A quick glance at the nearest parking lot will demonstrate how wrong this was. Just as quickly as the economy recovered and gas prices fell, consumers returned to buying the biggest trucks and SUVs they could find. No company illustrates this more than Ford. A decade after supposedly going all-in on small cars as the company's future, Ford killed them off because it makes all its money on F-series pickups and large SUVs.
There was even optimism that affordable electric vehicles were just around the corner. In 2009, Chrysler said it was going to sell its first EV by 2010 and expected to have 500,000 on the road by 2013. Not only did this not happen, but Chrysler has yet to even reveal a future electric car for sale, much less put one on the market.
At the end of 2008, NPR's Talk of the Nation held a roundtable about the future of electric cars. J.B. Straubel, then CTO of Tesla, was asked if all cars in the U.S. could be plug-ins in 10 years. "Well, I think all cars would be a bit of a stretch within 10 years," he replied. But, he added, "well over a quarter of new vehicles sold could easily be plug-in vehicles of one form or another within 10 years." In 2018, the actual number was less than 2 percent. To be fair, that prediction looks better elsewhere, where emissions regulations and point-of-sale subsidies have juiced the market in Western Europe to be not terribly far off from that quarter-of-sales mark.
Of course, no recounting of failed auto industry predictions would be complete without a mention of Elon Musk. In a 2009 New Yorker profile, Musk forecasted Tesla will sell an electric car for "less than $30,000 by 2014" and "we could be selling a million cars a year in 10 years." Tesla has yet to release a car for less than $30,000—the cheapest Tesla for sale today is $40,000—and sold about 500,000 units globally last year.
Why were all of these predictions so off? To answer that, I asked one of the few people who got the future right.
That would be Dan Sperling, professor at University of California, Davis and founding director of the Institute for Transportation Studies. During the NPR roundtable in 2008, Sperling cautioned that Nissan had recently announced it hoped to have 10 percent of its sales as battery electrics in 2020, saying, "I think that's probably the upper level of what we can expect in that timeframe." He also warned that at the time hybrids had been on the market for eight years and sales had only risen to 2.5 percent of the market. "And when you go to a plug-in hybrid, you're adding more cost, it's more complex and more difficulties [sic]."

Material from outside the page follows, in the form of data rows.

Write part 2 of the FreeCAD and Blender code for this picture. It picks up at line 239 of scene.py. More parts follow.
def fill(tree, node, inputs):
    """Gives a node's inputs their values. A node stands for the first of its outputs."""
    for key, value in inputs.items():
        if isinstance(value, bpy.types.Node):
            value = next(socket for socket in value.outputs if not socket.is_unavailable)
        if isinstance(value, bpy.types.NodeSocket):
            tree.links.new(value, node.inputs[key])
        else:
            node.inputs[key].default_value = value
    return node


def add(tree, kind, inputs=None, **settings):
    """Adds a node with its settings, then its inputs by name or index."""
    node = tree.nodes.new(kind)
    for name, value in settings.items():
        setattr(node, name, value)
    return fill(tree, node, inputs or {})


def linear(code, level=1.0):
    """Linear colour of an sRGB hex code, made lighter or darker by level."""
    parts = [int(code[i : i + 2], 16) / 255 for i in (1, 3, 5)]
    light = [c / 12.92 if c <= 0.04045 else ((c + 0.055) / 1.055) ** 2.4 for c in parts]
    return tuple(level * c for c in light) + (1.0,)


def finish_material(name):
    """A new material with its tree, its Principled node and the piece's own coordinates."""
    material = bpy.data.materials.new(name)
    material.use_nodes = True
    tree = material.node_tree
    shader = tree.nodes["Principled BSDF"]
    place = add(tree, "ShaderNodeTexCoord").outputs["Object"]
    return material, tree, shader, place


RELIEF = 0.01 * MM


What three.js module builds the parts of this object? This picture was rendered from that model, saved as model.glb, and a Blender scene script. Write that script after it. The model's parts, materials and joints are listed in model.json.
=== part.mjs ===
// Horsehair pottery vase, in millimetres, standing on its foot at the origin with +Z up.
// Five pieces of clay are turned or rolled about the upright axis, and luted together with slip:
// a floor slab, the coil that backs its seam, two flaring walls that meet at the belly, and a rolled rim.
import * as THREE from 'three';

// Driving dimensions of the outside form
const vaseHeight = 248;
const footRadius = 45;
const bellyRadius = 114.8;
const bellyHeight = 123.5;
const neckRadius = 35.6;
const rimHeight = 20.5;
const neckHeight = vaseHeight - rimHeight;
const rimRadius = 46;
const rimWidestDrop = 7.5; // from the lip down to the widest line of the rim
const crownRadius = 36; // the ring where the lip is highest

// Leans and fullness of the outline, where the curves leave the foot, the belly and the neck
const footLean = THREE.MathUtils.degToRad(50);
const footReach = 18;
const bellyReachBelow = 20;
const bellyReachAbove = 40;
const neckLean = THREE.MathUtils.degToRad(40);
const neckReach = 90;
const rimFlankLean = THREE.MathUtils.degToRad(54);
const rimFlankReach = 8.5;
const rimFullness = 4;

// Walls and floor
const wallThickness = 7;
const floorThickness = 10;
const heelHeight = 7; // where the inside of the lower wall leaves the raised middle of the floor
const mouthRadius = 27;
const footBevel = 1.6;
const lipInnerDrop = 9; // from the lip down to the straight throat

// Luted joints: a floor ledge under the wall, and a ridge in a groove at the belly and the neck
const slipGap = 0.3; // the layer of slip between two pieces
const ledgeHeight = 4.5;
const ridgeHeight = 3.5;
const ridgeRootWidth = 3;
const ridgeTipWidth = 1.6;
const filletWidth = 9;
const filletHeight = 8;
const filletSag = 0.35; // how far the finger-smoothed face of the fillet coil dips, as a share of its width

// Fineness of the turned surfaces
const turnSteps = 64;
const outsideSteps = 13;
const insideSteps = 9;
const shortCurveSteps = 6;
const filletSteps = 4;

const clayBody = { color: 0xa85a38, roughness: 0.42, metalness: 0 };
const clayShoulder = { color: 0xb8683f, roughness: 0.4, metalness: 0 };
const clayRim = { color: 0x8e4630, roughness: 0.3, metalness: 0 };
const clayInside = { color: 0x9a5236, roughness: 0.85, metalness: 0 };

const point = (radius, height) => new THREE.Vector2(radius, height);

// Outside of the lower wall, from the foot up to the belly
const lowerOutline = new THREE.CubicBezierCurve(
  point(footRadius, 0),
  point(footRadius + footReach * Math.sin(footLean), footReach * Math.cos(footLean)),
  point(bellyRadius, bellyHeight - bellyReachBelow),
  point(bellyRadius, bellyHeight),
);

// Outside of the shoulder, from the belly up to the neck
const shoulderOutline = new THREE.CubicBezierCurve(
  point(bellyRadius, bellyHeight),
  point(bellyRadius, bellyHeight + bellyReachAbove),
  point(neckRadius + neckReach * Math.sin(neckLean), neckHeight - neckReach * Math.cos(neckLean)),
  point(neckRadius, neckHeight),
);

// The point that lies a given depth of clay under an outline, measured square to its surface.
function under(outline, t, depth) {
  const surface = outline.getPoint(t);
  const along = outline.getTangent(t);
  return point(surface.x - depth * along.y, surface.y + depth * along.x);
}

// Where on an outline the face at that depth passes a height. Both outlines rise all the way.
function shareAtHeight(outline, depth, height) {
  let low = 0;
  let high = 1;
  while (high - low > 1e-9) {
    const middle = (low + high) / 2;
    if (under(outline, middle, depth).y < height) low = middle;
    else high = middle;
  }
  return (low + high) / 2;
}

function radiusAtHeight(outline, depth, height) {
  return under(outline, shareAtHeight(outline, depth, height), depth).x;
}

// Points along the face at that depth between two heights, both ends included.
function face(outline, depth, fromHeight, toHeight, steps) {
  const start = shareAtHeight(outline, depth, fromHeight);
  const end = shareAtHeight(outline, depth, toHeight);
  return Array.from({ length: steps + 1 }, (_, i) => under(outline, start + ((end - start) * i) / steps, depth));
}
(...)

Why did hybrids not catch on like others predicted? Sperling told Motherboard there were two major factors: The extra cost of hybrids, through the relatively large battery and regenerative braking systems, added $4,000 or more to the retail price, and as gas prices came down, consumers didn't see it as worth it. One reason the costs remained stubbornly high was because Toyota, which dominated the hybrid market with the Prius, had a virtual lockdown on hybrid technology patents. Any other automaker that wanted to make hybrids had to either invent its own system through costly research and development or license it from Toyota. This might have been a counterproductive long-term strategy by Toyota, since it prevented hybridization from becoming widespread, pushing the industry faster toward full electrification, something Toyota itself resists. In 2019, Toyota saw the writing on the wall amid lagging Prius sales and released 24,000 of its hybrid technology patents for royalty-free use.
As the hybrid costs remained stubbornly high, automakers were able to meet fuel economy regulations enacted by the Obama administration through cheaper methods like using lighter materials, turbo charging engines, and auto shutoff features. The Obama regulations were supposed to get tougher the closer we got to 2026, which would have pushed automakers beyond those quick and cheap solutions, but the Trump administration rolled them back, effectively ending any incentive automakers had to go hybrid.

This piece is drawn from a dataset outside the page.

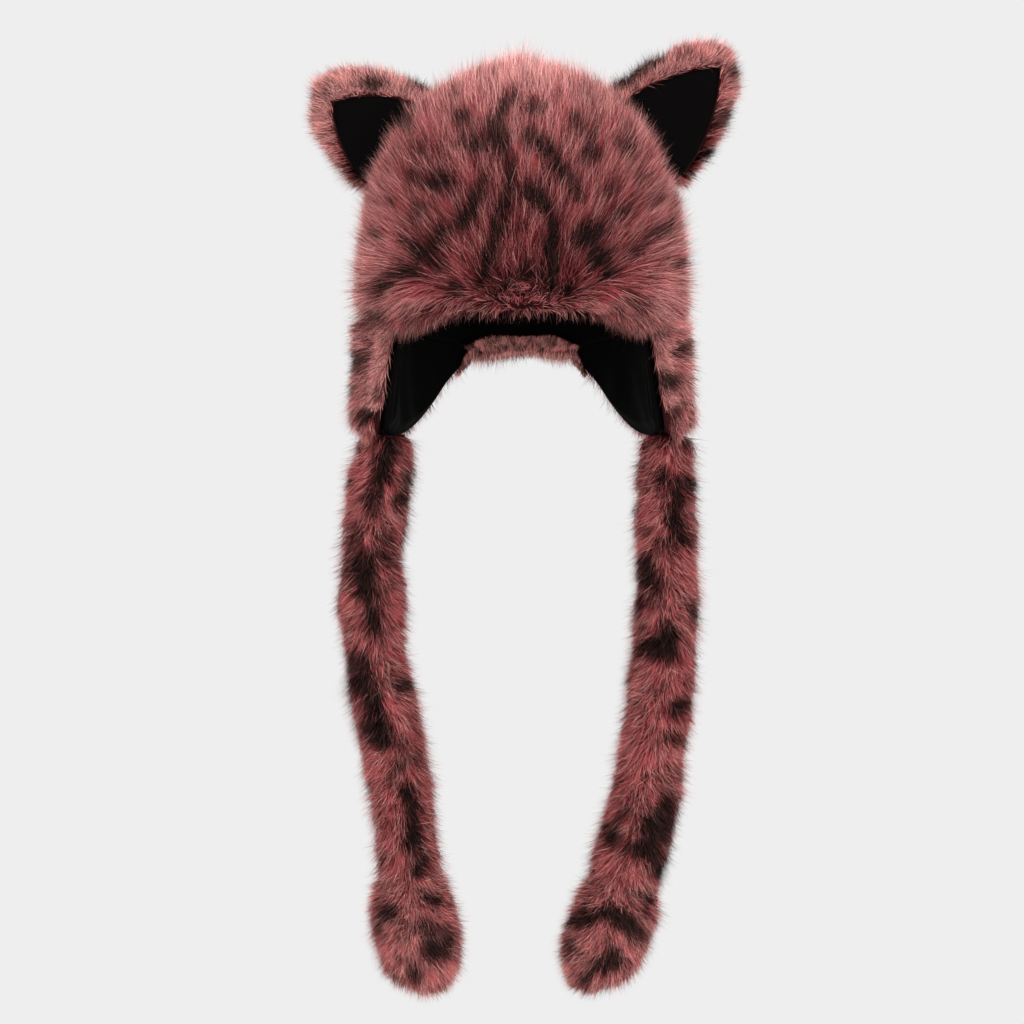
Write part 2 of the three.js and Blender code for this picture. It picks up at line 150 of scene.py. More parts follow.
# %% [markdown]
# ## Making a mesh quickly
#
# A coat holds up to 100,000 hairs, so points and faces go to Blender as whole arrays. Each
# point carries three fur values: how dark its spot is, how light this one hair is, and how
# far along the hair it lies. The map `OFBake` gives every hair its own small place for a
# texture.

# %% Mesh from arrays
def place_object(name, data):
    made = bpy.data.objects.new(name, data)
    bpy.context.scene.collection.objects.link(made)
    return made


def make_mesh(name, points, quads, tris, fur=None, uv=None, normals=None):
    mesh = bpy.data.meshes.new(name)
    corners = np.concatenate([quads.ravel(), tris.ravel()]).astype(np.int32)
    starts = np.concatenate([4 * np.arange(len(quads)), 4 * len(quads) + 3 * np.arange(len(tris))])
    mesh.vertices.add(len(points))
    mesh.vertices.foreach_set("co", (points * MM).astype(np.float32).ravel())
    mesh.loops.add(len(corners))
    mesh.loops.foreach_set("vertex_index", corners)
    mesh.polygons.add(len(starts))
    mesh.polygons.foreach_set("loop_start", starts.astype(np.int32))
    mesh.polygons.foreach_set("use_smooth", np.ones(len(starts), bool))
    if fur is not None:
        colour = np.ones((len(points), 4), np.float32)
        colour[:, :3] = fur
        mesh.attributes.new("fur", "FLOAT_COLOR", "POINT").data.foreach_set("color", colour.ravel())
    if uv is not None:
        layer = mesh.uv_layers.new(name="OFBake")
        layer.data.foreach_set("uv", uv[corners].astype(np.float32).ravel())
    mesh.update(calc_edges=True)
    mesh.validate()
    if normals is not None:
        mesh.normals_split_custom_set_from_vertices(normals.astype(np.float32))
    return place_object(name, mesh)


def grid_quads(rows, columns, first=0):
    """Faces of a sheet of rows x columns points."""
    index = first + np.arange(rows * columns).reshape(rows, columns)
    corners = [index[:-1, :-1], index[:-1, 1:], index[1:, 1:], index[1:, :-1]]
    return np.stack(corners, -1).reshape(-1, 4)


def closed_sheet(outer, inner):
    """Points and faces of the solid between two sheets of the same rows and columns."""
    rows, columns = outer.shape[:2]
    points = np.concatenate([outer.reshape(-1, 3), inner.reshape(-1, 3)])
    half = rows * columns
    rim = np.concatenate([
        np.arange(columns),
        columns * np.arange(1, rows) + columns - 1,
        half - 2 - np.arange(columns - 1),
        columns * np.arange(rows - 2, 0, -1),
        [0],
    ])
    wall = np.stack([rim[1:], rim[:-1], rim[:-1] + half, rim[1:] + half], -1)
    faces = np.concatenate([grid_quads(rows, columns), grid_quads(rows, columns, half)[:, ::-1], wall])
    return points, faces


# %% [markdown]
# ## The spots
#
# The fur is printed with dark brown spots and stripes. They are charted from the front: each
# row has the place (across, up) of a spot, its half width and half height, its darkness and, if
# it leans, the lean in degrees. The photo doesn't show the back, so the back carries the same
# print turned round, as cloth cut from one roll would.

# %% Charted spots
CROWN_SPOTS = [
    (-57, 96, 9, 5.5, 1), (-77, 100, 4.1, 4.1, 0.8), (-71, 118, 4.8, 3.4, 0.7), (-32, 122, 8.3, 5.5, 0.8),
    (-14, 124, 4.1, 8.3, 0.7), (-41, 140, 6.2, 4.8, 0.6, 20), (-14, 146, 15.2, 3.4, 1, 56),
    (8, 147, 6.2, 4.8, 0.6), (36, 138, 5.5, 4.8, 0.55), (46, 130, 5.5, 4.1, 0.6),
    (6, 127, 4.8, 4.8, 0.9, -40), (16, 118, 8.3, 4.1, 0.95, -45), (27, 105, 8.3, 4.1, 0.9, -52),
    (37, 91, 8.3, 3.4, 0.7, -58), (48, 114, 6.2, 4.8, 0.95), (73, 122, 6.2, 4.1, 0.8, -30),
    (82, 100, 4.1, 3.4, 0.6), (-8, 102, 3.4, 10.3, 0.8), (10, 85, 10.3, 4.8, 1, -42),
    (-30, 90, 8.3, 4.8, 0.6, 62), (-39, 75, 11, 5.5, 0.75, 60), (-12, 83, 11, 3.4, 0.8, 72),
    (-17, 68, 11, 3.4, 0.9, 74), (-23, 48, 12.4, 3.4, 1, 72), (-28, 30, 8.3, 3.4, 0.9, 70),
    (-59, 58, 10.3, 4.8, 0.8, 48), (-70, 46, 6.2, 5.5, 1, 40), (-77, 35, 6.2, 4.1, 0.7, 50),
    (-73, 76, 6.2, 3.4, 0.7, 45), (-80, 54, 4.8, 4.1, 0.6), (21, 64, 8.3, 3.4, 0.9, 88),
    (21, 49, 11, 4.1, 1, 88), (20, 31, 8.3, 3.4, 0.9, 88), (46, 60, 10.3, 6.2, 0.75, 40),
    (54, 45, 7.6, 5.5, 0.9, 40), (63, 33, 6.2, 4.1, 0.8, 20), (34, 25, 4.8, 4.1, 0.7),
    (70, 78, 8.3, 4.1, 0.6, 30), (96, 62, 7.6, 3.4, 0.75, 10), (-99, 22, 5.5, 4.8, 1),
    (-87, 34, 6.2, 4.1, 0.7, 30), (-50, 23, 5.5, 4.8, 0.6, 60), (1, 35, 5.5, 6.2, 0.6, 80),
    (-12, 25, 4.1, 5.5, 0.5, 80), (85, 10, 5.5, 4.1, 0.8), (-83, 138, 4.8, 8.3, 0.6, 50),
    (-101, 58, 4.8, 3.4, 0.5, 20), (109, 40, 4.8, 3.4, 0.6), (-103, 2, 5.5, 4.1, 0.7),
    (81, 49, 6.2, 4.1, 0.6, 25), (61, 90, 6.2, 3.4, 0.6, 40), (-58, 38, 6.2, 3.4, 0.6, 55),
    (43, 159, 5.5, 4.1, 0.4), (-46, 158, 5.5, 3.4, 0.35), (92, 83, 5.5, 3.4, 0.5, 30),
    (-91, 83, 4.1, 3.4, 0.5),
]
EAR_SPOTS = [
    (77, 174, 15.2, 4.8, 1, 38), (90, 183, 6.9, 4.1, 1, 30), (140, 140, 3.4, 5.5, 1),
    (131, 114, 4.1, 4.8, 0.9), (-66, 165, 8.3, 5.5, 0.9, -25), (-103, 164, 6.2, 4.1, 0.7),
    (-128, 140, 4.1, 4.1, 0.5), (-117, 104, 4.1, 3.4, 0.6), (147, 171, 4.1, 4.8, 0.6),
    (-138, 155, 3.4, 4.1, 0.4),
]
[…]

Vinsel thinks there are other reasons why hybrids and early electric cars didn't catch on. In the mid-to-late-2000s, two cultural events occurred within the political Left related to automobiles. The first was the 2006 release of Al Gore's An Inconvenient Truth, a breakthrough moment for American political awareness of human-caused climate change's impact on the planet. The following year, Prius sales skyrocketed, from 106,000 units in 2006 to 181,000 in 2007. Although a small number of conservatives trumpeted Priuses as a way to decrease the U.S.' dependence on foreign oil—they were briefly dubbed "Prius Patriots"—the distinctive-looking vehicles largely attracted progressives who wanted to signal their concern about the environment. Some even falsely believed "our cars aren't polluting the air." When most people thought of Priuses, they thought of Larry David in a 2004 Curb Your Enthusiasm episode saying, "I waved to a guy in a Prius and he didn't wave back… We're Prius drivers; we're a special breed." The smug Hollywood elitism rubbed many Americans the wrong way, and the word "Prius" remains derisive among conservatives to this day and a stumbling block for the adoption of electric vehicles more generally.
Given how wrong most everyone was about what 2020 would look like, should we be equally skeptical of predictions of what 2030 or 2040 will look like? What should we make of widespread predictions of EV-dominated sales by 2035 or 2040?

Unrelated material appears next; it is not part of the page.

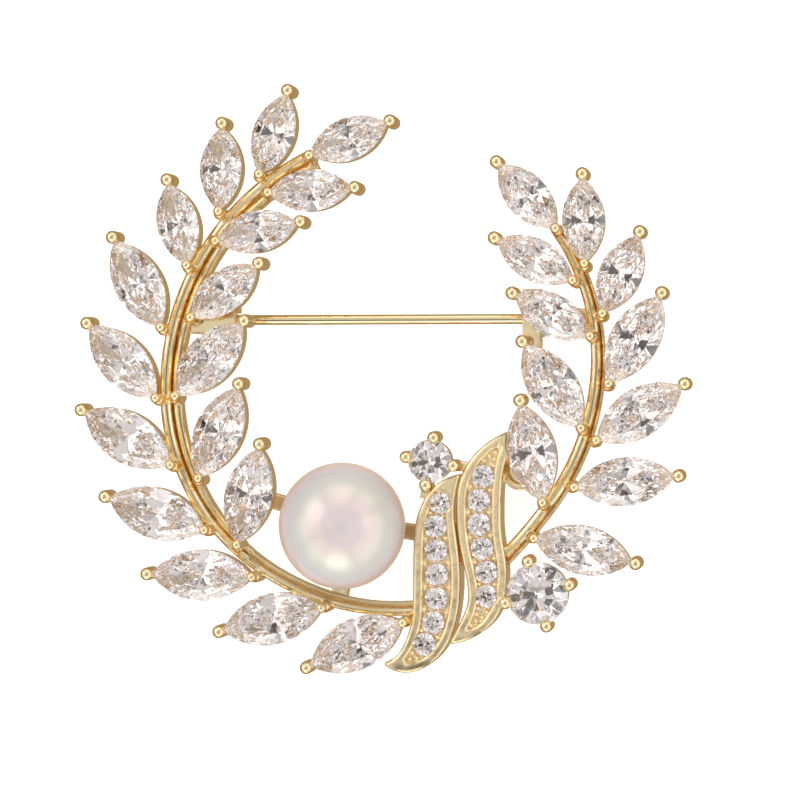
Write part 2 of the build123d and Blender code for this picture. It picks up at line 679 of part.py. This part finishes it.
PIN_Y = LEFT.place(HINGE_SHARE)[1]
HINGE_X = LEFT.place(HINGE_SHARE)[0] + HINGE_SETBACK
CATCH_X = RIGHT.place(RIGHT.share_at_height(PIN_Y))[0] - CATCH_SETBACK

nodes = {"pearl": pearl(), "pin_stem": pin_stem(), "hinge_rivet": hinge_rivet()}

gems = {gem: marquise_gem(gem) for gem in (BROAD, LARGE, SMALL)}
seats = {gem: marquise_gem(gem, SEAT_CLEARANCE) for gem in gems}
settings = {gem: one_solid(marquise_setting(gem), [seats[gem]]) for gem in gems}
holes = []
carried = {LEFT: [], RIGHT: []}
for leaf in LEAVES:
    location = leaf_location(leaf)
    nodes[leaf.name] = location * gems[leaf.gem]
    carried[leaf.stem].append(location * settings[leaf.gem])
    holes.append(location * seats[leaf.gem])
metal = [stem.bar().fuse(*carried[stem]) for stem in (LEFT, RIGHT)]

small_spot = beside(LEFT_RIBBON.place(SMALL_ROUND_DISTANCE), -SMALL_ROUND_DIAMETER / 2 - SMALL_ROUND_GAP)
large_spot = beside(RIGHT_RIBBON.place(LARGE_ROUND_DISTANCE), LARGE_ROUND_DIAMETER / 2 + LARGE_ROUND_GAP)
for name, diameter, turn, arms, spot in [
    ("round_stone_small", SMALL_ROUND_DIAMETER, SMALL_ROUND_TURN, SMALL_ROUND_ARMS, small_spot),
    ("round_stone_large", LARGE_ROUND_DIAMETER, LARGE_ROUND_TURN, LARGE_ROUND_ARMS, large_spot),
]:
    nodes[name] = Pos(*spot, GIRDLE_HEIGHT) * round_gem(diameter, ROUND_FLATS)
    holes.append(Pos(*spot, GIRDLE_HEIGHT) * round_gem(diameter, ROUND_FLATS, SEAT_CLEARANCE))
    metal.append(Pos(*spot, 0) * one_solid(round_setting(diameter, turn, arms), []))

pave = round_gem(PAVE_DIAMETER, PAVE_FLATS)
pave_seat = round_gem(PAVE_DIAMETER, PAVE_FLATS, SEAT_CLEARANCE)
for name, ribbon, start, count in [
    ("pave_stones_left", LEFT_RIBBON, LEFT_PAVE_START, LEFT_PAVE_COUNT),
    ("pave_stones_right", RIGHT_RIBBON, RIGHT_PAVE_START, RIGHT_PAVE_COUNT),
]:
    spots = [Pos(x, y, PAVE_GIRDLE_HEIGHT) for x, y, _ in pave_places(ribbon, start, count)]
    nodes[name] = Compound(children=[spot * pave for spot in spots])
    holes += [spot * pave_seat for spot in spots]
    metal.append(ribbon_plate(ribbon).fuse(*ribbon_beads(ribbon, start, count)))

mount, peg = pearl_mount()
ears, rivet_hole = hinge_mount()
metal += [ribbon_bridge(), link_cup(), *mount, *ears, *catch_mount()]
holes += [pearl_location() * Sphere(PEARL_DIAMETER / 2 + PEARL_CLEARANCE), rivet_hole]
nodes["wreath_frame"] = one_solid(metal, holes) + peg

# The origin lies under the middle of the brooch, on the surface that it rests on
middle = nodes["wreath_frame"].bounding_box().center()
print("joint", HINGE_X - middle.X, PIN_Y - middle.Y, PIN_HEIGHT, "pearl", PEARL_CENTRE[0] - middle.X,
      PEARL_CENTRE[1] - middle.Y)

os.makedirs("parts", exist_ok=True)
for name, shape in nodes.items():
    shape = Pos(-middle.X, -middle.Y, 0) * shape
    shape.label = name
    export_step(shape, f"parts/{name}.step")
    print(name, round(shape.volume, 2), len(shape.solids()), shape.is_valid)
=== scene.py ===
"""Dress the pearl wreath brooch: plated gold, cut stones and a pearl on a white table."""
import math

import bpy
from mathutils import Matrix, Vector

MM = 0.001
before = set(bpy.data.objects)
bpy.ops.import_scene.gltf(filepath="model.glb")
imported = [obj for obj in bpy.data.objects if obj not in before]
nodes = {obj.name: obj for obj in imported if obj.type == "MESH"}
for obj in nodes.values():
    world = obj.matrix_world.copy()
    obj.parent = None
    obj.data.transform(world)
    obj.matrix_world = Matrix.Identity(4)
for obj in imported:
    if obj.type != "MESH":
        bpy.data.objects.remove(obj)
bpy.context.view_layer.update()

# The photograph looks almost straight down on the brooch, leaning a few degrees from its right
CAMERA_LEAN = 8
CAMERA_DISTANCE = 250 * MM
CAMERA_TARGET = Vector((1.671, -1.745, 5.0)) * MM
CAMERA_CLIP = 10 * MM
VIEW_WIDTH = 65.6 * MM
# In mm, as Blender's camera has it
SENSOR_WIDTH = 36

# The light table, its side in metres
TABLE_SIZE = 0.9
TABLE_COLOUR = "F8F8F8"
TABLE_ROUGHNESS = 0.7
TABLE_GLOW = 0.75
GLOW_COLOUR = "FFFFFF"
# What a mirror on the table shows of it is painted shade: dimmer than the camera sees it, and
# tinted in the brooch's gold as a painted reflection of it
PAINTED_SHADE_GLOW = 0.5
PAINTED_SHADE_COLOUR = "EBD3A8"

# In degrees
HALF_TURN = 180
FULL_TURN = 360
# The tent's brightness at each angle in degrees from the lens, which is a dark spot in it. The
# dark ring round the lens panel draws the thin dark lines along the gold
TENT_LEVELS = [(0, 0.03), (10, 0.04), (13, 0.8), (29, 0.78), (33, 0.35), (37, 0.35), (42, 1.4),
               (78, 1.25), (88, 0.4), (100, 0.3), (125, 0.9)]
# Dark gaps between the tent's panels: degrees round it from +X, width in degrees
TENT_GAPS = [(25, 12), (62, 8), (118, 12), (160, 8), (205, 12), (245, 8), (292, 12)]
GAP_LEVEL = 0.12
# The gaps fade out between these heights, which are 0 at the horizon and 1 straight up
GAP_HEIGHTS = (0.75, 0.92)
# Soft boxes seen in the tent, in columns: degrees round it from +X, degrees from straight up, half
# width in degrees, brightness. The last one is a dark flag, which draws the line along the pin
SOFT_BOXES = [
    (150, 50, 20, 1.2),
    (15, 55, 13, 0.9),
    (265, 68, 20, 1.3),
    (85, 66, 12, 0.8),
    (232, 16, 10, -0.78),
]
# Degrees over which a box's edge fades
BOX_EDGE = 4
# Light has to find its way out of the stones
LIGHT_BOUNCES = 32

# The gold's making, in mm: the length of its ripples along each axis, their depth, and the radius
# that polishing gives an edge. Cast metal ripples alike all ways, and drawn wire along its length
CAST_RIPPLE = (1.6, 1.6, 1.6)
CAST_DEPTH = 0.1
CAST_EDGE = 0.28
WIRE_RIPPLE = (8.0, 0.25, 0.25)
WIRE_DEPTH = 0.004
WIRE_EDGE = 0.1
RIPPLE_STRENGTH = 0.3
RIPPLE_DETAIL = 1
EDGE_SAMPLES = 6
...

Sperling, who threw cold water on hybrid-dominated sales predictions a decade ago, says this time is different. He's also a board member of the California Air Resources Board, a key regulator for the auto industry given California's sizable market share. He said the combination of reduced battery costs and future regulations both in the U.S. and abroad will ensure auto companies follow through on these EV plans. Even if the federal government doesn't enact EV mandates, California will, Sperling said, and many states will likely follow. He predicted the needle won't move much before 2026, but after that, expect the market to take off.
For his part, Vinsel says his biggest takeaway from how wrong the 2020 predictions were is that "we cannot rely on the market alone to move these things." It will take regulations to do it, no matter how many industry sages predict otherwise.